I think that we as teachers specialize. We specialize in a particular subject matter and general age groups rather than specifics of either. With time we come to prefer one class over another, one age or grade over another, but I think we should always have the opportunity to teach a broader range of classes. It enriches us and our classes.

I do think, though, that we need time to be comfortable with each set of classes. One year of teaching something is not good enough. But after three years, it might be better to switch grade levels.

I think that specialists who are too specialized can become so focused on their particular specialty that they lose sight of the bigger picture. With our students, it is good to really know what we are preparing them for and what they have already seen and done. That knowledge comes from teaching or having taught it.

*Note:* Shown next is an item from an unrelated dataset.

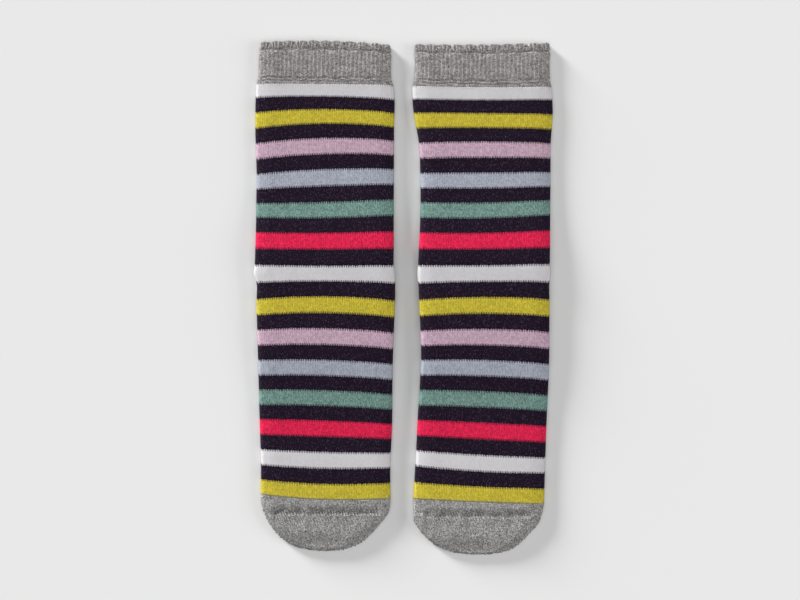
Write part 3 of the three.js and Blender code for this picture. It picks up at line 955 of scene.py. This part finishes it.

At 9:06 PM , Blogger Mr. McNamar said...

Nancy--I agree with your last paragraph, that the possibility of losing the overall focus is quite possible.
Maybe it is personality, but I am intrigued by perfecting to the best of my ability a certain grade level before I move on. You are right, though, in that I can assure you I would grow bored once I felt I had mastered the grade.

At 5:07 AM , Blogger Keith said...

Prefacing my comment by acknowledging that I'm not a school teacher, I'm just Mr. McNamar's brother...

I think there are some individuals who are good specialists, and I think there are some who are good generalists in just about any profession. Some people focus intensively on a particular area, and bring about a great deal of depth and understanding about that particular subject area. Others enjoy reading and thinking widely in a topic, and can bring about a measure of width, if you will, to a topic.

It seems to me that you would want both specialists and generalists to cover a given area. If there's a mutual respect for the strengths of each teacher, then it might be a really healthy environment for teachers and students. Students who progress in the subject area would increasingly be exposed to those teachers who specialize in that area. While students who show less aptitude for the subject might stay with a generalist teacher for that subject for all four years of High School, but be exposed to specialists in other areas.

I guess I'm just thinking out loud, again realizing that my thoughts here might have little relevance to your actual experience, but hoping that I added something to the discussion.

At 9:12 AM , Blogger Mr. McNamar said...

Keith, good point. In my original post I mentioned doctors, but failed to recognize those doctors that we call general practitioners. Those docotors are able to give us something about everything.
I look at our staff and I see individuals who are well suited at very specific grade levels and subjects--AP/Honors, and others who are very good at reaching a broad population.